The sleeve is your flag’s seatbelt. If it’s loose, wind lift will do the rest. Start by checking fit: a sleeve that’s too wide for the pole will creep upward even when it looks fine at first glance.

Use a sleeve stop that won’t damage the print

For most standard flags, one clip at the lower end of the sleeve is enough. Clip through the fabric layers right below the sleeve seam, not through the printed panel. That spot takes strain better and hides the clip.

No clip handy? Tie a short loop of outdoor cord around the pole right under the sleeve. The knot creates a bump the sleeve can’t pass.

Patch weak stitching before it turns into a tear

If the sleeve seam is splitting, the fabric can pop open and slip free. A quick zig-zag stitch with UV-resistant thread can save the flag. If you don’t sew, iron-on patches placed inside the sleeve add strength without showing on the front.

Reduce twisting and flip-over in windy yards

Some yards act like wind tunnels. Corners of the house, gaps between buildings, and long driveways can turn a normal breeze into quick gusts. When that happens, a flag can wrap around the pole, then snap free when it unwinds.

Add weight without stretching the hem

A little weight helps the flag hang straight and reduces sudden whip. Keep it modest so you don’t pull the stitching. Options that blend in:

  • A purpose-made weight that clips to the bottom hem
  • A short length of small chain tucked into a lower pocket
  • A decorative tassel tied to a corner loop

Use two attachment points when your flag has grommets

Some garden flags use grommets instead of sleeves. In that case, attach the top and bottom grommet to the pole so the fabric can’t ride upward. If your pole only has one hook, add a second clip lower down.

Know when wind is beyond “garden flag weather”

Even with hardware, there’s a point where it’s smarter to take the flag down for a day. The National Weather Service wind safety guidance warns that strong winds can turn outdoor items into flying debris. A small flag may not be a big hazard, yet it can still tear, or it can pull hardware loose and scratch paint.

Hold ground stakes tight in tricky soil

Ground-mounted poles fail when the soil around them loosens. That can happen after heavy rain, irrigation, freeze-thaw cycles, or ants tunneling under the stake.

Set stake depth the “tug test” way

Drive the stake until it feels firm when you tug and twist the pole. If it wobbles, the hole is too wide or too shallow. Pack soil back in hard, then water lightly to help it settle.

Use a socket in soft beds

A metal ground socket holds better than a thin wire stake and keeps the pole from prying at one point.

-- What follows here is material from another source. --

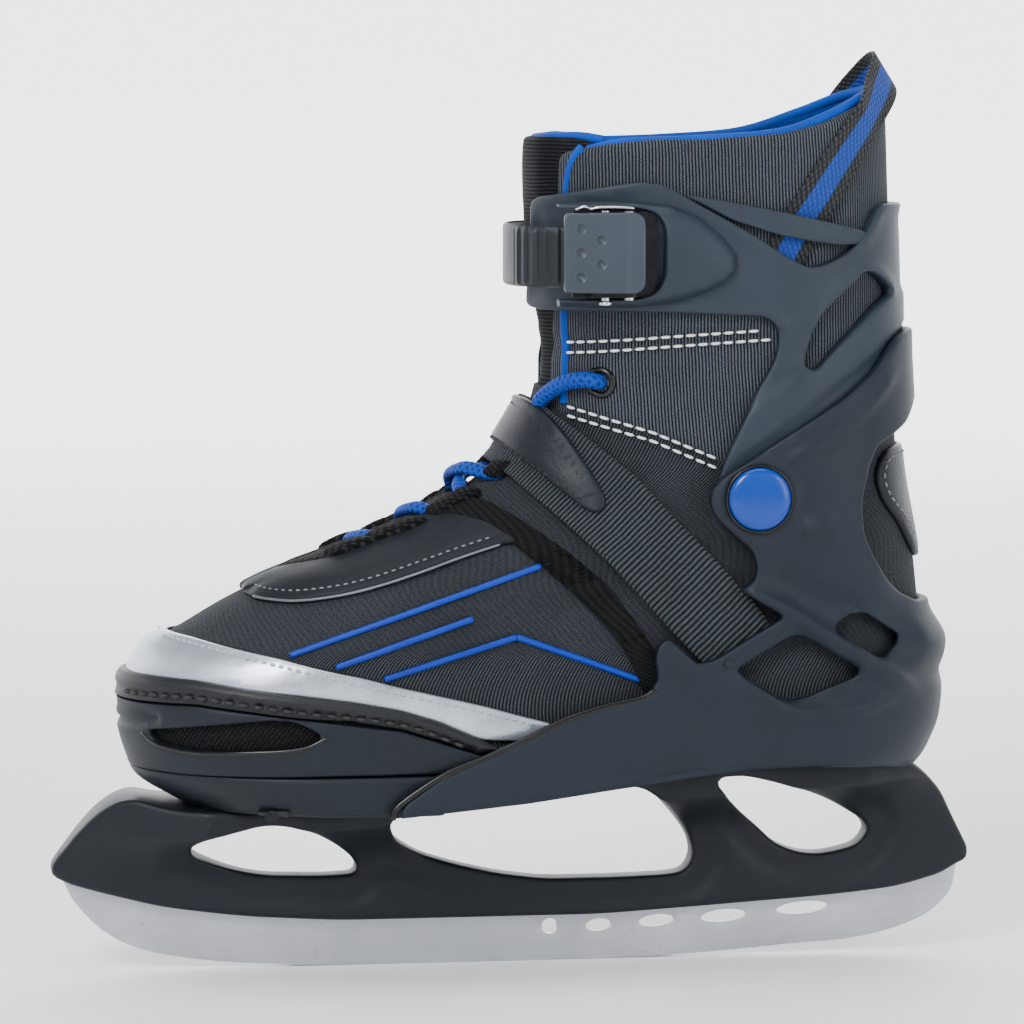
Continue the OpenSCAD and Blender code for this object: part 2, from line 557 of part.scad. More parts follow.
blade();
blade_holder();
holder_screws();
holder_nuts();
sole_tray();
heel_shell();
lasting_board();
footbed();
boot_foot();
heel_patch();
binding_rear();
piping_rear();
instep_strap();
strap_patch();
strap_rivets();
pivot_rivets();
pivot_caps();
button_spring();
stop_screw();
size_button();
toe_shell();
size_rack();
rack_screws();
toe_welt();
toe_band();
boot_toe();
vamp_overlay();
eyestay_binding();
piping_front();
lace_keepers();
lace_vamp();
cuff();
pivot_washers();
boot_shaft();
collar_lining();
tongue();
eyelets();
lace_ankle();
pull_loop();
buckle_base();
base_rivets();
lever_pin();
pawl_pin();
pawl_spring();
ladder_strap();
ladder_rivet();
buckle_lever();
buckle_pawl();
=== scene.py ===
import bpy
import numpy as np
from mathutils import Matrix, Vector
from mathutils.geometry import delaunay_2d_cdt


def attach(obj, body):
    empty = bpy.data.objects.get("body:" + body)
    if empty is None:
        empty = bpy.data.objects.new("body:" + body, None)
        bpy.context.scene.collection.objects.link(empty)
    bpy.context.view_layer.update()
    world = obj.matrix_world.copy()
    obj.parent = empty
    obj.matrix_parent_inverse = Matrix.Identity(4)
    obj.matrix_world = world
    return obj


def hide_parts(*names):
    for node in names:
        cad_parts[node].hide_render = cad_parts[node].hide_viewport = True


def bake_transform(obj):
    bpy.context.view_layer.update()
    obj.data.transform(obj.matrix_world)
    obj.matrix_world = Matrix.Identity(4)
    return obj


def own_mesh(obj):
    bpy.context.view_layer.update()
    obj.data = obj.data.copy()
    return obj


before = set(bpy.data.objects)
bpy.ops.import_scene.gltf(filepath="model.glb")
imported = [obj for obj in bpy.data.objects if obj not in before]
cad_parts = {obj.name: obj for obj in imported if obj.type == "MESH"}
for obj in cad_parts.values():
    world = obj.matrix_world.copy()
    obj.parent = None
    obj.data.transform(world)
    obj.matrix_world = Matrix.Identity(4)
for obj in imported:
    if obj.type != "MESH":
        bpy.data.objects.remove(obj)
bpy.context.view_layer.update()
mm = 0.001  # every length below is in millimetres and becomes metres when its mesh is made

# camera: degrees round the object and up, distance and aim in mm, lens in mm
view = dict(azimuth=-8.0, elevation=5.0, distance=1500.0, aim=(0.0, 0.0, 145.0), lens=164.8)


def makeCamera():
    az, el = np.radians(view["azimuth"]), np.radians(view["elevation"])
    back = Vector((np.sin(az) * np.cos(el), -np.cos(az) * np.cos(el), np.sin(el)))
    camera = bpy.data.objects.new("camera", bpy.data.cameras.new("camera"))
    camera.location = (Vector(view["aim"]) + back * view["distance"]) * mm
    camera.rotation_euler = back.to_track_quat("Z", "Y").to_euler()
    camera.data.lens = view["lens"]
    bpy.context.scene.collection.objects.link(camera)
    bpy.context.scene.camera = camera


def areaLight(name, place, aim, size, watts):
    lamp = bpy.data.lights.new(name, "AREA")
    lamp.shape, lamp.size, lamp.size_y, lamp.energy = "RECTANGLE", *size, watts
    obj = bpy.data.objects.new(name, lamp)
    obj.location = place
    obj.rotation_euler = (Vector(place) - Vector(aim)).to_track_quat("Z", "Y").to_euler()
    bpy.context.scene.collection.objects.link(obj)


# each lamp, in metres and watts: place, what it is aimed at, size, power
lamps = dict(
    keyLight=((-0.75, -1.25, 1.15), (0, 0, 0.13), (0.6, 0.6), 32),
    fillLight=((1.1, -1.0, 0.55), (0.02, 0, 0.12), (0.7, 1.0), 9),
    backLight=((0.35, 1.1, 0.9), (0, 0, 0.15), (1.2, 0.8), 10),
    topLight=((0, -0.1, 1.4), (0, 0, 0.1), (1.0, 0.8), 10),
)
# studio bowl in metres: flat radius, bend radius, wall height; the glow rises with Y from one place to the other
studio = dict(flat=3.2, bend=1.5, wall=3.0, sides=96, glowFrom=0.25, glowTo=2.6, glow=2.3, ambient=0.35)


def makeLights():
    for name, lamp in lamps.items():
        areaLight(name, *lamp)
    world = bpy.data.worlds.new("studio")
    world.use_nodes = True
    sky = world.node_tree.nodes["Background"].inputs
    sky["Color"].default_value = (0.93, 0.95, 1.0, 1)
    sky["Strength"].default_value = studio["ambient"]
    bpy.context.scene.world = world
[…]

If you already own a stake, you can mimic a socket by burying a short section of thick PVC and sliding the stake into it.

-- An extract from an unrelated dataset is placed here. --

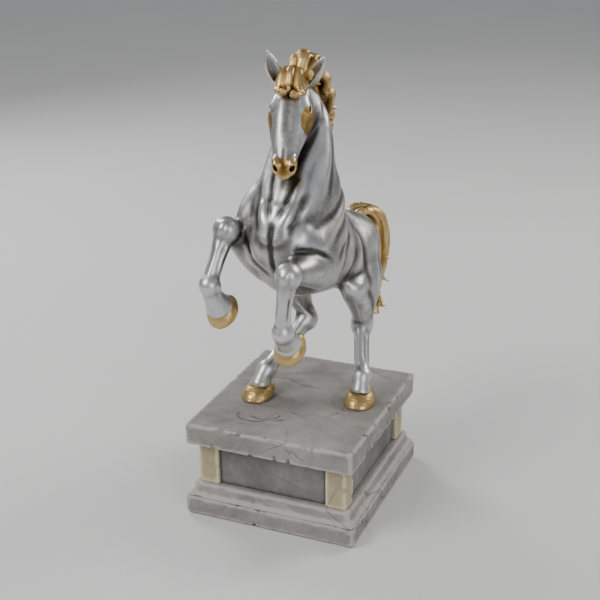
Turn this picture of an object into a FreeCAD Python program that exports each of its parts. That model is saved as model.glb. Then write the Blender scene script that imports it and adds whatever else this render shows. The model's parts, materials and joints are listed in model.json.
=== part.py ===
"""A rearing horse statuette on a square stone plinth.

The horse is an assembly of castings: a torso, neck and head, four legs, ears, tail, mane, forelock and
hooves, joined by dowels. Torso and neck are hollow. Two threaded studs run down from the hind legs through
the hooves and the plinth's cap, with washers and nuts below it. The plinth is a cap, four panels between
four corner posts, a moulding and a slab, clamped by four tie rods, with a felt underneath.

Millimetres, +Z up, origin at the centre of the plinth's underside. The horse faces -Y, and +X is its left.
Points of the horse are given from the centre of the plinth's top, and lift() places them.
"""
import FreeCAD
import Part
import math
import os

V = FreeCAD.Vector

# Driving dimensions of the plinth.
CAP_WIDTH = 150.0
CAP_DEPTH = 164.0
CAP_HEIGHT = 19.0
SLAB_WIDTH = 154.0
SLAB_DEPTH = 166.0
SLAB_HEIGHT = 16.0
MOULDING_HEIGHT = 12.0
MOULDING_INSET = 3.0
MOULDING_STEP = 3.0
DIE_HEIGHT = 38.5
POST_INSET = 8.0
POST_SIZE = 18.0
PANEL_RECESS = 3.0
PANEL_THICKNESS = 8.0
FELT_THICKNESS = 1.0
FELT_INSET = 2.0
EDGE_RADIUS = 1.5

# Heights of the plinth's levels, from the floor up.
SLAB_BOTTOM = FELT_THICKNESS
SLAB_TOP = SLAB_BOTTOM + SLAB_HEIGHT
MOULDING_TOP = SLAB_TOP + MOULDING_HEIGHT
CAP_BOTTOM = MOULDING_TOP + DIE_HEIGHT
PLINTH_TOP = CAP_BOTTOM + CAP_HEIGHT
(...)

Choose a flag that can take the wind you get

Fabric weight, hem style, and print construction change how much lift the wind can create. If you live in a gusty spot, the flag itself needs to match that reality.

Match fabric to your typical conditions

Light polyester flaps harder in gusts, which stresses seams and sleeves. A heavier weave tends to hang straighter and puts less shock on the mount.

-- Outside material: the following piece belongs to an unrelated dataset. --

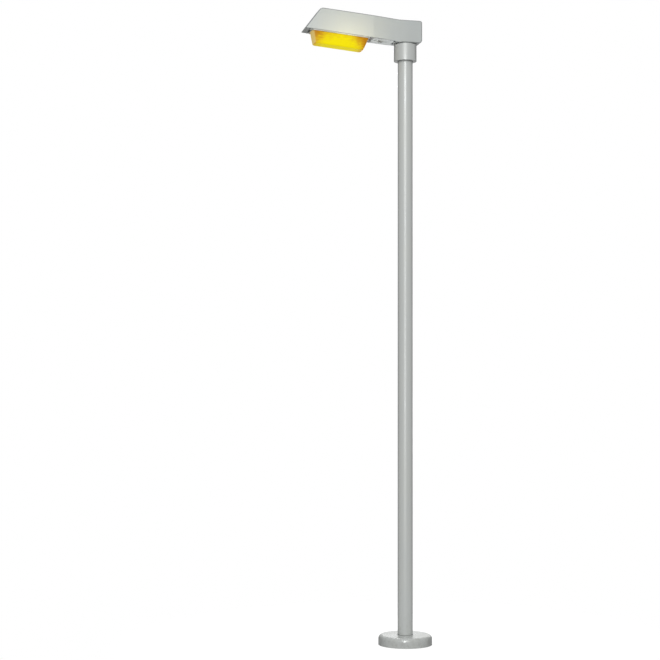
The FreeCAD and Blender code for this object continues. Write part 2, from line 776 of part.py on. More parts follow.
def make_gear_door():
    """Underside panel with an oval bead round the turn knob and a stiffening rim."""
    panel = gear_panel(0.6, 3.0, 1.5)
    rim = gear_panel(3.0, 8.0, 6.0).cut(gear_panel(3.0, 8.0, 8.0))
    rim = rim.cut(case_box(GEAR_S1 - 14, GEAR_S1 + 5, -150, 150, 3.0, 8.0))
    rim = rim.cut(case_box(GEAR_S0 - 5, GEAR_S0 + 12, -150, 150, 3.0, 8.0))
    bead = rounded_plate(KNOB_S - 46, KNOB_S + 46, 26, 25.5, -1.6, 0.6)
    bead = bead.cut(rounded_plate(KNOB_S - 42.5, KNOB_S + 42.5, 22.5, 22, -1.6, 0.6))
    body = panel.fuse(bead).fuse(rim)
    for y in (-40, 40):
        lug = cyl(3.6, 24, case_point(GEAR_PIVOT_S, GEAR_PIVOT_N, y - 12), SIDE)
        arm = case_box(GEAR_PIVOT_S, GEAR_S0 + 6, y - 12, y + 12, 0.6, 3.0)
        body = body.fuse(lug).fuse(arm)
        body = body.cut(cyl(1.8, 26, case_point(GEAR_PIVOT_S, GEAR_PIVOT_N, y - 13), SIDE))
    return body.cut(case_cyl(5.2, 0.0, 12.0, KNOB_S))


def make_gear_hinge_pins():
    pins = []
    for y in (-40, 40):
        pin = cyl(1.6, 44, case_point(GEAR_PIVOT_S, GEAR_PIVOT_N, y - 22), SIDE)
        for side in (-1, 1):
            centre = y + side * 17
            ear = cyl(4.0, 6, case_point(GEAR_PIVOT_S, GEAR_PIVOT_N, centre - 3), SIDE)
            drop = case_box(GEAR_S0 - 7.8, GEAR_PIVOT_S, centre - 3, centre + 3, 0.0, 5.4)
            strap = case_box(GEAR_PIVOT_S - 14, GEAR_PIVOT_S, centre - 3, centre + 3, WALL + 0.05, 5.4)
            pin = pin.fuse(ear).fuse(drop).fuse(strap)
        pins.append(pin)
    return group(pins)


def make_gear_catch():
    """Turn knob inside the bead, with a finger bar below and a long lock bar above."""
    knob = case_cyl(19.0, -2.4, 0.4, KNOB_S)
    grip = case_box(KNOB_S - 17, KNOB_S + 17, -3.5, 3.5, -7.0, -2.4)
    spindle = case_cyl(5.0, -2.4, 15.0, KNOB_S)
    bar = case_box(KNOB_S - 7, KNOB_S + 7, -78, 8, 11.0, 14.0)
    return knob.fuse(grip).fuse(spindle).fuse(bar)


# ---------------------------------------------------------------- bowl
def make_bowl_frame():
    outer = rounded_plate(BOWL_S0 - 5.5, BOWL_S1 + 8.5, BOWL_HALF + 12.5, 26, -4.5, 2.0)
    body = outer.cut(rounded_plate(BOWL_S0 - 1.5, BOWL_S1 + 1.5, BOWL_HALF + 1.5, BOWL_CORNER, -4.5, 2.0))
    for y in (-60, 60):
        lug = cyl(4.2, 22, case_point(BOWL_PIVOT_S, BOWL_PIVOT_N, y - 11), SIDE)
        arm = case_box(BOWL_S1 + 4, BOWL_PIVOT_S, y - 11, y + 11, -4.5, 2.0)
        body = body.fuse(lug).fuse(arm)
        body = body.cut(cyl(2.2, 24, case_point(BOWL_PIVOT_S, BOWL_PIVOT_N, y - 12), SIDE))
    return body


def edges_at_depth(solid, depth):
    """Edges that lie wholly at this depth below the rim plane."""
    origin = case_point(0, 0)
    found = []
    for edge in solid.Edges:
        if all(abs((v.Point - origin).dot(UPWARD) + depth) < 0.1 for v in edge.Vertexes):
            found.append(edge)
    return found


def make_bowl():
    """Drafted amber bowl with a flange that rests on its frame."""
    outer = tub(BOWL_S0, BOWL_S1, BOWL_HALF, BOWL_CORNER, BOWL_DRAFTS, 2.0, -BOWL_DEPTH)
    outer = outer.makeFillet(14.0, edges_at_depth(outer, BOWL_DEPTH))
    inner = tub(BOWL_S0 + BOWL_T, BOWL_S1 - BOWL_T, BOWL_HALF - BOWL_T, BOWL_CORNER - BOWL_T, BOWL_DRAFTS,
                2.0, -BOWL_DEPTH + BOWL_T)
    inner = inner.makeFillet(11.0, edges_at_depth(inner, BOWL_DEPTH - BOWL_T))
    flange = rounded_plate(BOWL_S0 - 4.5, BOWL_S1 + 6, BOWL_HALF + 6, BOWL_CORNER + 6, 2.0, 4.5)
    flange = flange.cut(rounded_plate(BOWL_S0 + BOWL_T, BOWL_S1 - BOWL_T, BOWL_HALF - BOWL_T,
                                      BOWL_CORNER - BOWL_T, 2.0, 4.5))
    return outer.cut(inner).fuse(flange)


def make_bowl_gasket():
    outer = rounded_plate(BOWL_S0 - 3.5, BOWL_S1 + 5, BOWL_HALF + 5, BOWL_CORNER + 5, 4.6, 11.3)
    return outer.cut(rounded_plate(BOWL_S0 + 4, BOWL_S1 - 4, BOWL_HALF - 4, BOWL_CORNER - 4, 4.6, 11.3))


def make_bowl_hinge_pins():
    """Pins under the front visor, each held by two ears."""
    pins = []
    for y in (-60, 60):
        pin = cyl(2.0, 42, case_point(BOWL_PIVOT_S, BOWL_PIVOT_N, y - 21), SIDE)
        for side in (-1, 1):
            centre = y + side * 16
            ear = cyl(4.4, 6, case_point(BOWL_PIVOT_S, BOWL_PIVOT_N, centre - 3), SIDE)
            drop = case_box(BOWL_PIVOT_S, BOWL_PIVOT_S + 7.8, centre - 3, centre + 3, -0.5, 5.6)
            strap = case_box(BOWL_PIVOT_S, BOWL_PIVOT_S + 20, centre - 3, centre + 3, WALL + 0.05, 5.6)
            pin = pin.fuse(ear).fuse(drop).fuse(strap)
        pins.append(pin)
    return group(pins)


def make_bowl_catch():
    """Turn button on the cross bar; a quarter turn puts its tongue under the bowl frame."""
    pad = case_cyl(7.5, -3.0, 0.4, BUTTON_S)
    reach = BOWL_S0 - BUTTON_S
    tongue = case_box(BUTTON_S - 6, BUTTON_S + 6, -6, reach, -9.0, -5.2)
    spindle = case_cyl(3.0, -9.0, 6.2, BUTTON_S)
    washer = case_cyl(5.4, 4.1, 6.2, BUTTON_S)
    return pad.fuse(tongue).fuse(spindle).fuse(washer)


# ---------------------------------------------------------------- build everything
NODES = {
    "base_flange": make_base_flange,
    "base_gussets": make_gussets,
    "base_cover": make_base_cover,
    "cover_clamp_ring": make_cover_ring,
    "cover_grub_screws": make_cover_screws,
    "cover_seal": make_cover_seal,
    "pole_tube": make_pole_tube,
    "door": make_door,
    "door_frame": make_door_frame,
    "door_gasket": make_door_gasket,
    "door_hinge_fixed": make_hinge_fixed,
    "door_hinge_leaves": make_hinge_door,
    "door_hinge_pins": make_hinge_pins,
    "door_lock_housing": make_lock_housing,
    "door_lock_core": make_lock_core,
    "equipment_board": make_equipment_board,
    "board_brackets": make_board_brackets,
    "fuse_base": make_fuse_base,
    "fuse_carrier": make_fuse_carrier,
    "fuse_link": make_fuse_link,
    "terminal_block": make_terminal_block,
    "terminal_screws": make_terminal_screws,
    "earth_stud": make_earth_stud,
    "supply_cable": make_supply_cable,
    "riser_cable": make_riser_cable,
    "collar": make_collar,
    "collar_set_screws": make_set_screws,
    "collar_neck_screws": make_collar_screws,
    "canopy": make_canopy,
    "mounting_bracket": make_mounting_bracket,
    "cross_bar": make_cross_bar,
    "seal_frame": make_seal_frame,
    "reflector": make_reflector,
    "lamp_holder": make_lamp_holder,
    "holder_bracket": make_holder_bracket,
    "lamp": make_lamp,
    "gear_tray": make_gear_tray,
    "tray_posts": make_tray_posts,
    "ballast": make_ballast,
    "capacitor": make_capacitor,
    "ignitor": make_ignitor,
    "head_terminal": make_head_terminal,
    "head_wiring": make_head_wiring,
    "gear_door": make_gear_door,
    "gear_door_hinges": make_gear_hinge_pins,
    "gear_door_catch": make_gear_catch,
    "bowl_frame": make_bowl_frame,
    "bowl": make_bowl,
    "bowl_gasket": make_bowl_gasket,
    "bowl_hinge_pins": make_bowl_hinge_pins,
    "bowl_catch": make_bowl_catch,
}

os.makedirs("parts", exist_ok=True)
for node_name, make in NODES.items():
    save(make(), node_name)
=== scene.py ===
import json
import math

import bmesh
import bpy
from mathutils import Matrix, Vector


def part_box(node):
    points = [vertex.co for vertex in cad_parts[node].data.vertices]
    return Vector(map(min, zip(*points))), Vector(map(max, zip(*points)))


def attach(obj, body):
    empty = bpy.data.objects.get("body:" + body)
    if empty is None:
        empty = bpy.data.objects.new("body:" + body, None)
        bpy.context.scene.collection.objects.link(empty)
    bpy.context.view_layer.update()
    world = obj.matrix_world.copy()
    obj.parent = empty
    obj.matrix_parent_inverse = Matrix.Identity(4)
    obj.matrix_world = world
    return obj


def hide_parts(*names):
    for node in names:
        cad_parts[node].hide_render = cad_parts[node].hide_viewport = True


# Street lamp post: looks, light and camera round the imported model. Metres, +Z up, the
# lantern points along -X and is tilted up a little. "Rim frame" below means: s forward along
# the lantern's rim, y sideways, n square to the rim.

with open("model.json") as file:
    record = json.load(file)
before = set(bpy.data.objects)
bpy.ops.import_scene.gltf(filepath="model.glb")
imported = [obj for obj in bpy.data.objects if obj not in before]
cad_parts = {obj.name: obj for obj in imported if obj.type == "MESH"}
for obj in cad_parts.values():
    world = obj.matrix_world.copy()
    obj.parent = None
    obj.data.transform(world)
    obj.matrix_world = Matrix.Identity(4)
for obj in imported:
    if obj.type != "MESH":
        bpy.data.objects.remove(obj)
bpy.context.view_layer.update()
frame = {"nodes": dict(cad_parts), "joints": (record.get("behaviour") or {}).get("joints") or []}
nodes = frame["nodes"]

MM = 0.001


# ---------------------------------------------------------------- places from the frame
def joint(name):
    return next(j for j in frame["joints"] if j["name"] == name)


UPWARD = -Vector(joint("hatch_knob_turn")["axis"])
FORWARD = Vector((-UPWARD.z, 0.0, UPWARD.x))
SIDE = Vector((0.0, 1.0, 0.0))


def span(node, axis):
    """Lowest and highest reach of a CAD node along an axis."""
    reach = [v.co.dot(axis) for v in nodes[node].data.vertices]
    return min(reach), max(reach)


def rim_point(s, y, n):
    return FORWARD * s + SIDE * y + UPWARD * n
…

Check corners and sleeve seams

Look for double stitching along the sleeve seam and corners. If your flag has a small bottom pocket, it’s easy to add a discreet weight without clipping through the print.

Wind cue you can see Rough wind range What to do with a garden flag
Leaves rustle; small twigs move 4–12 mph Normal display; check clips weekly
Small branches sway; loose paper lifts 13–24 mph Add a bottom weight; watch for wrap
Large branches move; umbrellas hard to hold 25–31 mph Bring flag in if it snaps or flips often
Whole trees in motion; hard to walk against 32–38 mph Take flag down; tighten mount after
Minor damage possible 40–50 mph Take flag down and store indoors

Those ranges line up with the visual cues in the National Weather Service Beaufort wind scale, which is handy when you don’t have a wind meter.

Keep it secure all season with small checks

A flag that’s secure in spring can be loose by midsummer. Heat softens some plastics. Sun weakens thread. Rain swells wood. A short check keeps small problems from turning into a missing flag.

Once a month

  • Pull on the pole gently and feel for wobble.
  • Inspect the sleeve seam and corners for tiny splits.
  • Check clips for rust, bending, or sharp edges.

After a windy day

Tighten the mount, re-seat the sleeve, and check that the flag still hangs square. If the flag wrapped, look for twisted stitching at the top edge. That’s where tears start.

Simple setups that work

Front porch bracket

Use a shorter pole so the flag stays clear of railings. Add a rubber washer at the bracket, then clip the sleeve at the bottom seam.

Soft garden bed

Use a socket or sleeve, then tamp soil hard around it. Add a modest bottom weight so the flag hangs straight and doesn’t tug at the top seam.

Finish with a repeatable five-step routine

Use this order each time you swap flags. It hits the failure points that show up again and again.

  1. Set the pole or stake deep enough that it won’t wobble.
  2. Tighten the mount and add friction where pole meets bracket.
  3. Seat the sleeve fully and add a clip at the lower seam.
  4. Add a small weight if your yard gets steady wind.
  5. Take the flag down when winds start moving large branches.

Run those steps, and How To Keep Your Garden Flag From Flying Away becomes a habit you can repeat with every seasonal flag swap.